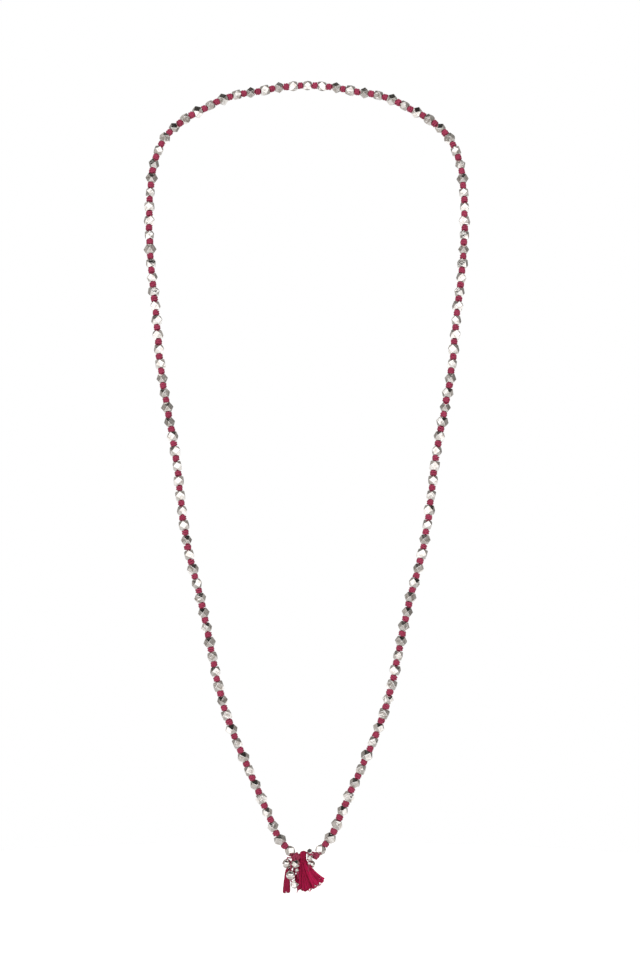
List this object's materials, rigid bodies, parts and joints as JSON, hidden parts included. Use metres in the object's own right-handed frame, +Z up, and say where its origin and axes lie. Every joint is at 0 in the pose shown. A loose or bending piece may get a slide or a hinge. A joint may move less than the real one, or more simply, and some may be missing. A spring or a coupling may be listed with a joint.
{
  "type": "long knotted bead necklace with tassels",
  "caption": "Long loop of cut silver nugget beads knotted on magenta thread, in the form it hangs in, with two thread tassels and small silver drops at its foot.",
  "frame": {"origin": "the point under the top bead where the necklace lies on the nape", "axes": "+Z up, +X to the right as seen from the front, -Y towards the viewer; the foot of the loop hangs forward and below"},
  "size_m": [0.1693, 0.0642, 0.4177],
  "materials": {
    "silver_plate": "polished silver plate, a little worn on the edges",
    "knot_thread": "waxed magenta cotton thread in tight knots",
    "tassel_thread": "soft crimson cotton thread"
  },
  "bodies": {
    "root": {"bead_nape": "silver_plate", "beads_left": "silver_plate", "beads_right": "silver_plate", "thread_left": "knot_thread", "thread_right": "knot_thread", "drop_threads": "knot_thread", "tassel_main": "tassel_thread", "tassel_side": "tassel_thread", "ball_upper": "silver_plate", "ball_lower": "silver_plate", "ball_right": "silver_plate", "nugget_cross": "silver_plate", "nugget_left": "silver_plate", "nugget_right": "silver_plate", "nugget_low_left": "silver_plate", "nugget_low_right": "silver_plate", "pip_left": "silver_plate", "pip_right": "silver_plate"}
  },
  "joints": []
}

AIM
From the first line to the last, please quote the material above exactly.

TASK RESULT
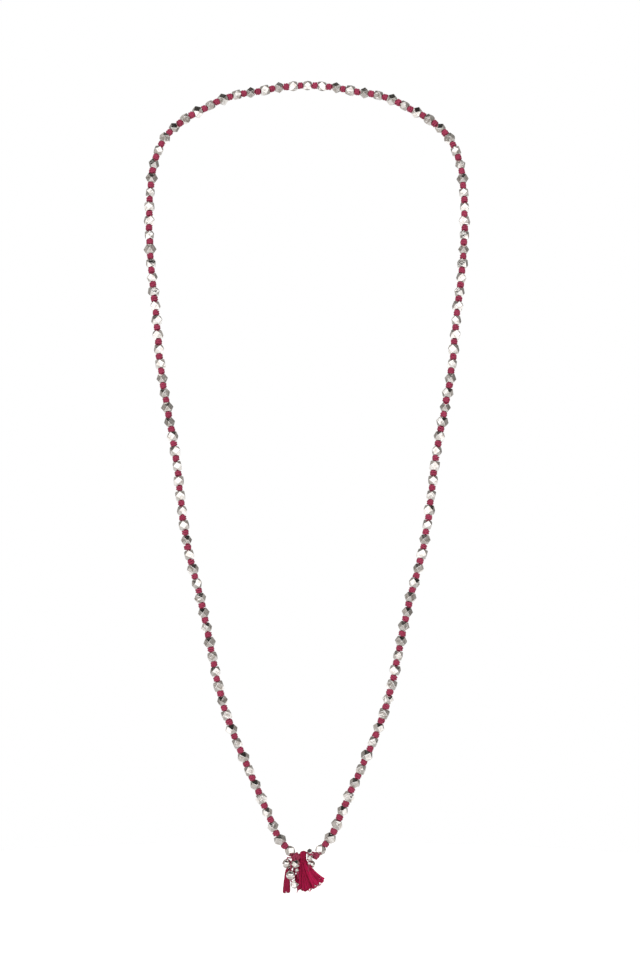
List this object's materials, rigid bodies, parts and joints as JSON, hidden parts included. Use metres in the object's own right-handed frame, +Z up, and say where its origin and axes lie. Every joint is at 0 in the pose shown. A loose or bending piece may get a slide or a hinge. A joint may move less than the real one, or more simply, and some may be missing. A spring or a coupling may be listed with a joint.
{
  "type": "long knotted bead necklace with tassels",
  "caption": "Long loop of cut silver nugget beads knotted on magenta thread, in the form it hangs in, with two thread tassels and small silver drops at its foot.",
  "frame": {"origin": "the point under the top bead where the necklace lies on the nape", "axes": "+Z up, +X to the right as seen from the front, -Y towards the viewer; the foot of the loop hangs forward and below"},
  "size_m": [0.1693, 0.0642, 0.4177],
  "materials": {
    "silver_plate": "polished silver plate, a little worn on the edges",
    "knot_thread": "waxed magenta cotton thread in tight knots",
    "tassel_thread": "soft crimson cotton thread"
  },
  "bodies": {
    "root": {"bead_nape": "silver_plate", "beads_left": "silver_plate", "beads_right": "silver_plate", "thread_left": "knot_thread", "thread_right": "knot_thread", "drop_threads": "knot_thread", "tassel_main": "tassel_thread", "tassel_side": "tassel_thread", "ball_upper": "silver_plate", "ball_lower": "silver_plate", "ball_right": "silver_plate", "nugget_cross": "silver_plate", "nugget_left": "silver_plate", "nugget_right": "silver_plate", "nugget_low_left": "silver_plate", "nugget_low_right": "silver_plate", "pip_left": "silver_plate", "pip_right": "silver_plate"}
  },
  "joints": []
}